Iain is the master of the opening paragraph, the most famous of which is probably from The Crow Road and begins with, “It all started the day my grandmother exploded.” That’s not my favourite though, that honour belongs to Espedair Street; a dark, yet slightly comical, assessment of the life of an ageing rock star, a man who has it all and now can’t decide what to do with any of it. I loved it, from the moment I read it, I ‘got’ this book in a way I could never describe. Few books come close in my mind, only the collaborative efforts of Terry Pratchett and Neil Gaiman on Good Omens pips it in my top five. The opening paragraph sees our protagonist (Daniel Weir) discuss his intended exit from the world, “Two days ago I decided to kill myself…” It then describes just how he intends to exit this mortal realm by diving into the cold waters off the west coast, before throwing you, the reader, a life ring “Last night I changed my mind and decided to stay alive. Everything that follows is… Just to try and explain.”

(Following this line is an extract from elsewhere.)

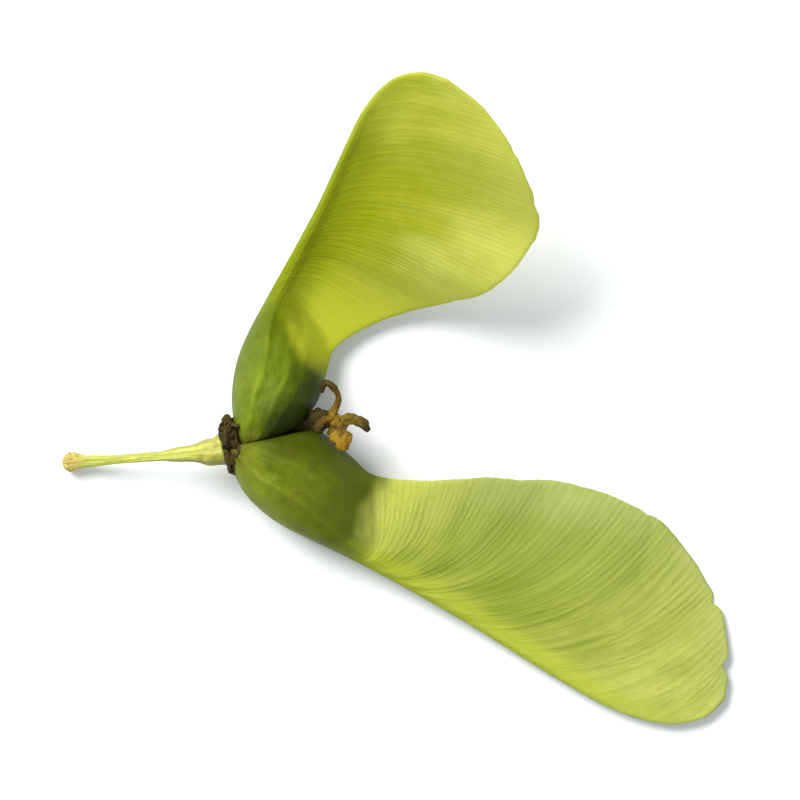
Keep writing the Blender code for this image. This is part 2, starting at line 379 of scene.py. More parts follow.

What follows is a tale that makes me feel good every time I read it. It’s not a light story by any standards, but it’s engrossing and believable and by the time Danny makes his fateful journey, you fully expect him to go through with his plan despite the opening assurances. Then the ending comes and the grief pours out of him (and you) to be replaced with a strange feeling of acceptance, a realisation that happiness is found within, with those who love you and in the love you hold for others. Few books will ever manage to pull of that trick so well.
So Iain Banks (with or without the M), for The Bridge, for Complicity, for The Crow Road, The Business and The Wasp Factory I salute you, because they are all great works, but for Espedair Street I will thank you, because it makes the world a better place to live in.